Den ersten Teil verbringt der Film mit dem bangen Warten auf Alphas Testergebnisse: Ist sie infiziert oder nicht? Kaum hat man sich auf eine Aids-Allegorie eingerichtet, tritt jedoch Amin (Tahar Rahim) auf, Alphas Onkel. Der ist schwer drogenabhängig und dem Tod bislang nur entronnen, weil seine Schwester sich neben Krankenhaus-Job und Alphas Erziehung bis zur Selbstaufgabe aufopfert und ihn über den Film hinweg wieder und wieder reanimiert. Aus dem vermeintlichen Pandemie-Film wird so nach und nach ein Drogendrama, das (mit vermutlich bewusster Redundanz) vom zermürbenden Kampf gegen die Sucht erzählt: vom permanenten Zyklus aus helfen-wollen, aufkeimender Hoffnung wider besseres Wissen, darauffolgender Enttäuschung, die alle Hoffnung übertüncht, und trotzdem-nicht-loslassen-können.

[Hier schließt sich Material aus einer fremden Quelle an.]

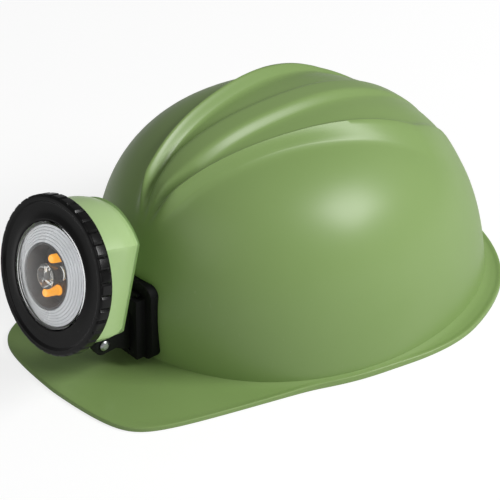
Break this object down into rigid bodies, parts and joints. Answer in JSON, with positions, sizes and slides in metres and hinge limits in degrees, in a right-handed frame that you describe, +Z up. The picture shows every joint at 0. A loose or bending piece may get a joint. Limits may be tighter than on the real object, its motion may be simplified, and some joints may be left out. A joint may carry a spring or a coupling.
{
  "type": "miner's cap lamp on hard hat",
  "caption": "Miner's hard hat with crown ridges and peak, carrying a round cordless cap lamp on a front bracket; the lamp tilts, unclips and switches, and the harness adjusts.",
  "frame": {"origin": "centre of the whole object's box in plan, on the plane of the rim's underside", "axes": "+Z up, the front of the cap and the lamp face -Y, the wearer's left is +X"},
  "size_m": [0.2144, 0.3069, 0.128],
  "materials": {
    "aluminium": "machined aluminium",
    "amber_epoxy": "amber epoxy",
    "battery_wrap": "blue shrink wrap round the cells",
    "bezel_black": "gloss black plastic",
    "board_green": "green circuit laminate",
    "bracket_black": "satin black moulded plastic",
    "chip_phosphor": "yellow phosphor",
    "contact_brass": "plated brass",
    "foam_black": "soft padded cloth over foam",
    "headband_black": "flexible black polyethylene",
    "housing_green": "light green gloss plastic",
    "led_board_dark": "dark circuit laminate",
    "lens_clear": "clear polycarbonate",
    "nylon_white": "plain white nylon",
    "plastic_black": "satin black plastic",
    "reflector_silver": "metallised plastic",
    "rubber_black": "matt black rubber",
    "screw_steel": "bright zinc plated steel",
    "shell_green": "satin olive green moulded plastic",
    "tray_grey": "grey plastic",
    "webbing_black": "woven webbing",
    "well_grey": "dark grey satin plastic"
  },
  "bodies": {
    "cap": {"shell": "shell_green", "lamp_bracket": "bracket_black", "bracket_screw_1": "screw_steel", "bracket_screw_2": "screw_steel", "bracket_screw_3": "screw_steel", "bracket_screw_4": "screw_steel", "harness_key_1": "plastic_black", "harness_key_2": "plastic_black", "harness_key_3": "plastic_black", "harness_key_4": "plastic_black", "headband": "headband_black", "sweatband": "foam_black", "crown_strap_lower": "webbing_black", "crown_strap_upper": "webbing_black", "nape_case": "plastic_black", "nape_cover": "plastic_black", "detent_spring": "screw_steel", "nape_screw_left": "screw_steel", "nape_screw_right": "screw_steel"},
    "clip": {"lamp_clip": "bracket_black", "tilt_pin": "screw_steel", "friction_washer_left": "nylon_white", "friction_washer_right": "nylon_white"},
    "lamp": {"lamp_housing": "housing_green", "lens": "lens_clear", "lens_gasket": "rubber_black", "reflector": "reflector_silver", "led_well": "well_grey", "led_board": "led_board_dark", "heat_sink": "aluminium", "main_led": "chip_phosphor", "main_optic": "lens_clear", "amber_led_lower": "amber_epoxy", "amber_led_upper": "amber_epoxy", "battery_tray": "tray_grey", "battery_pack": "battery_wrap", "control_board": "board_green", "charge_contact_left": "contact_brass", "charge_contact_right": "contact_brass", "switch_body": "plastic_black", "switch_seal": "rubber_black"},
    "bezel": {"bezel_ring": "bezel_black"},
    "switch": {"switch_shaft": "screw_steel", "switch_knob": "plastic_black"},
    "size_knob": {"ratchet_knob": "plastic_black", "ratchet_pinion": "nylon_white"},
    "left_tail": {"rack_left": "plastic_black"},
    "right_tail": {"rack_right": "plastic_black"}
  },
  "joints": [
    {"name": "clip_slide", "type": "slide", "parent": "cap", "child": "clip", "axis": [0, 0, 1], "range_m": [0, 0.036]},
    {"name": "lamp_tilt", "type": "hinge", "parent": "clip", "child": "lamp", "pos_m": [0, -0.11587, 0.02474], "axis": [1, 0, 0], "range_deg": [-8, 25]},
    {"name": "bezel_turn", "type": "hinge", "parent": "lamp", "child": "bezel", "pos_m": [0, -0.14292, 0.077], "axis": [0, -0.9724, 0.2334], "range_deg": [0, 30]},
    {"name": "switch_turn", "type": "hinge", "parent": "lamp", "child": "switch", "pos_m": [-0.03, -0.11874, 0.08559], "axis": [-1, 0, 0], "range_deg": [0, 90]},
    {"name": "size_turn", "type": "hinge", "parent": "cap", "child": "size_knob", "pos_m": [0, 0.11388, 0.019], "axis": [0, 1, 0], "range_deg": [-91.6, 34.3]},
    {"name": "left_tail_slide", "type": "slide", "parent": "cap", "child": "left_tail", "axis": [1, 0, 0], "range_m": [-0.008, 0.003]},
    {"name": "right_tail_slide", "type": "slide", "parent": "cap", "child": "right_tail", "axis": [-1, 0, 0], "range_m": [-0.008, 0.003]}
  ],
  "couplings": [
    {"joint": "left_tail_slide", "follows": "size_turn", "m_per_rad": 0.005},
    {"joint": "right_tail_slide", "follows": "size_turn", "m_per_rad": 0.005}
  ]
}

In Alpha steckt ein starkes, etwa 70-minütiges Suchtdrama. Das Problem ist, dass Ducournau den Film völlig überfrachtet. Den Pandemie-Teil scheint sie beinahe zu vergessen, sobald Amins Drogensucht und die Rettungsversuche seiner Schwester in den Fokus rücken. Ab und zu mischt sie noch ein wenig Coming-of-Age hinzu – ebenso wie Generationen- und Glaubenskonflikte zwischen den Mitgliedern einer nordafrikanischen MigrantInnen-Familie. Das Ergebnis ist ein narratives Durcheinander, das wild zwischen verschiedenen Strängen und Protagonistinnen hin und her springt und viel zu lang gerät.

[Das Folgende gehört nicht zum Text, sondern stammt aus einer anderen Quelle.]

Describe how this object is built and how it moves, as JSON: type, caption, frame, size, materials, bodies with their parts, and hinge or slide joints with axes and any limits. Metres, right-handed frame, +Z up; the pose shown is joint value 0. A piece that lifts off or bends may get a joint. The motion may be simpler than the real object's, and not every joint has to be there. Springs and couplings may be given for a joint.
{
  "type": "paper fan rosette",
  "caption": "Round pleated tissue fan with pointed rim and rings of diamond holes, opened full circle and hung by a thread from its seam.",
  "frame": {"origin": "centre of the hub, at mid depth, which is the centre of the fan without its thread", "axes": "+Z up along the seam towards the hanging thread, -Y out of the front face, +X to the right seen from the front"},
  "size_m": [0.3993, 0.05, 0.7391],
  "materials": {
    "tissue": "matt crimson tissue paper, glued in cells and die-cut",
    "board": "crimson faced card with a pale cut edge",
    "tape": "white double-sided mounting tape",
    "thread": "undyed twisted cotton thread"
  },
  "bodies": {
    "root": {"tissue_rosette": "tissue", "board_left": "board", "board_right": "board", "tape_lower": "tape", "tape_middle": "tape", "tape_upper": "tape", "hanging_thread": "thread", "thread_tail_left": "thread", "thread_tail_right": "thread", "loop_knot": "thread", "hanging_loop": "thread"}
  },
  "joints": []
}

Body Horror als Komfortzone

Es gelingen ihr dabei durchaus einige visuell sehr schöne Sequenzen – sei es das bedrohliche Absenken einer Zimmerdecke als klaustrophobischer Ausdruck von Traumata oder die symbolische Auflösung eines Drogensüchtigen, der seinen Angehörigen wie Sand zwischen den Fingern zerrinnt. In einigen Szenen verlässt sich der Film allerdings sehr stark auf die Wirkung nicht-diegetischer, melancholischer Musik – sei es Portishead, Nick Cave oder ein Beethoven-Exzerpt, das assoziativ so stark von Gaspar Noés Irréversible (2002) besetzt ist, dass es wirkt, als erkläre sich Ducournau mit diesem Verweis selbst zum neuen Nordstern des Body Horror.

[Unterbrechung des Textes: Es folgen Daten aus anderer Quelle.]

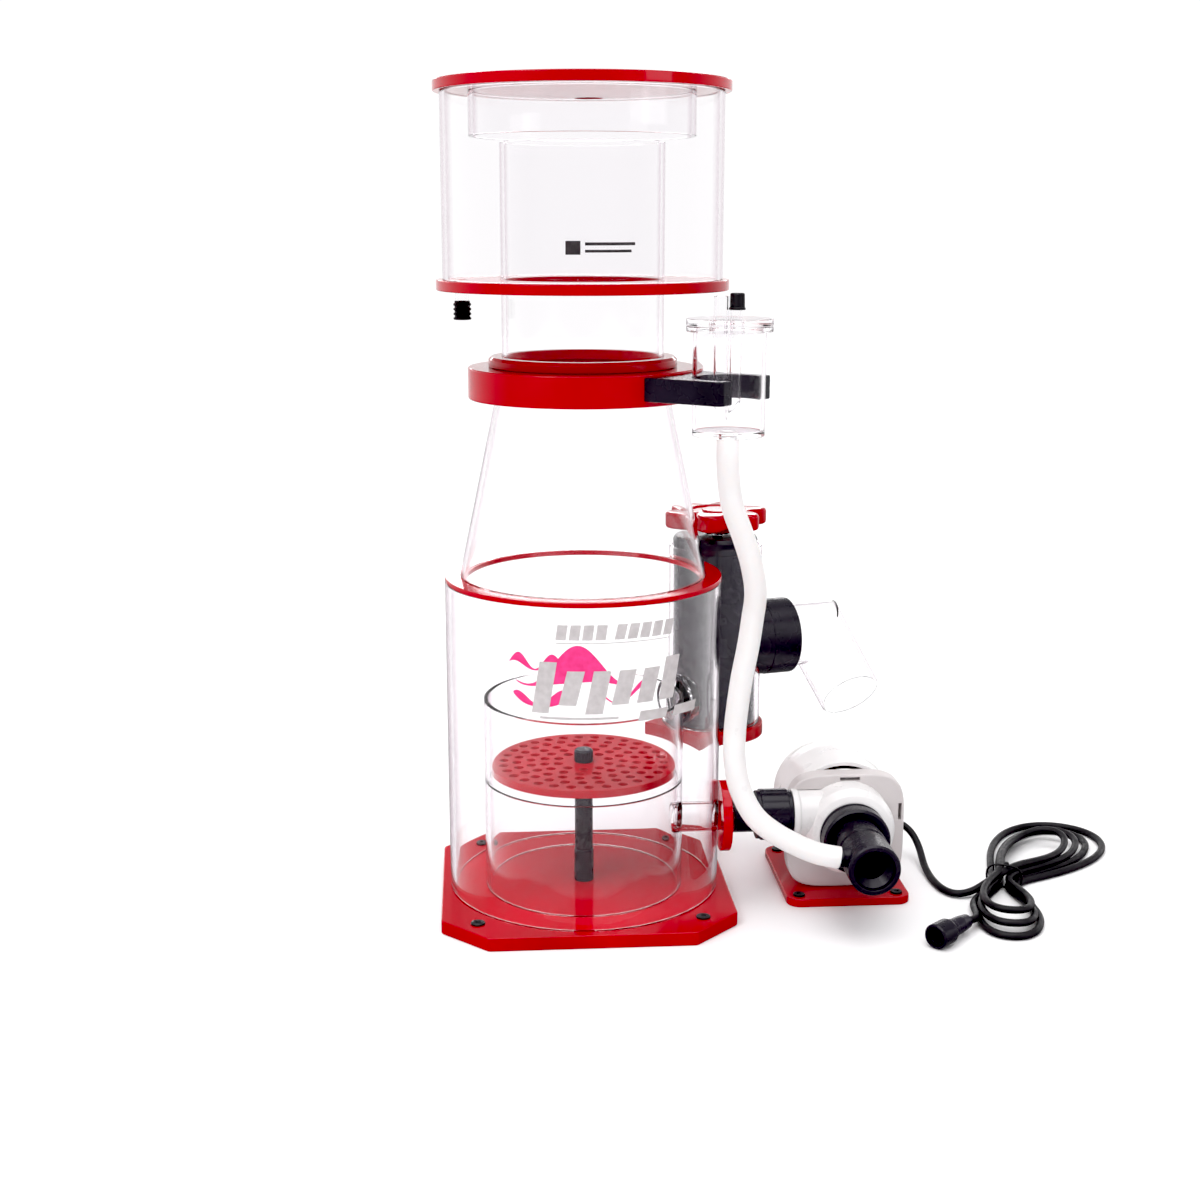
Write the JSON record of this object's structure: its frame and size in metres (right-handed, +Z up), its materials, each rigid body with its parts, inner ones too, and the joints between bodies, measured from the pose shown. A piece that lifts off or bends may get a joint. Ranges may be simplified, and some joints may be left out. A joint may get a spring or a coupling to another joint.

Keine Frage: Auch Julia Ducournau versteht sich darauf, die soghafte Intensität der Filme Noés zu evozieren. Sie bringt den Puls immer wieder zum Rasen, wenn Alpha nachts auf einem wackelnden Gerüst kriecht, Amin im Drogencrash krampft und seine Schwester wie wild auf seinem Brustkorb pumpt. Doch ob sich hinter all der Kinetik mehr verbirgt als Schauwerte, bleibt in Alpha fraglich: Die Aids-Allegorie verharrt auf dem Niveau einer bloßen Anspielung, die diversen Zeitsprünge – ein weiteres Markenzeichen von Irréversible – wirken mit ihren Paradoxien wie ausgestellte Beweise der eigenen Kunstfertigkeit, und der Plot kann sich weder für einen Hauptstrang noch für eine Hauptfigur entscheiden. Ducournau hat sich mit Body Horror einen Namen gemacht, insofern ist ihr konsequentes Verweilen in diesem Genre nachvollziehbar. Mit Alpha erweckt sie jedoch den Eindruck, als sei das Genre inzwischen zu einer Komfortzone geworden, in der sie es sich etwas zu bequem gemacht hat.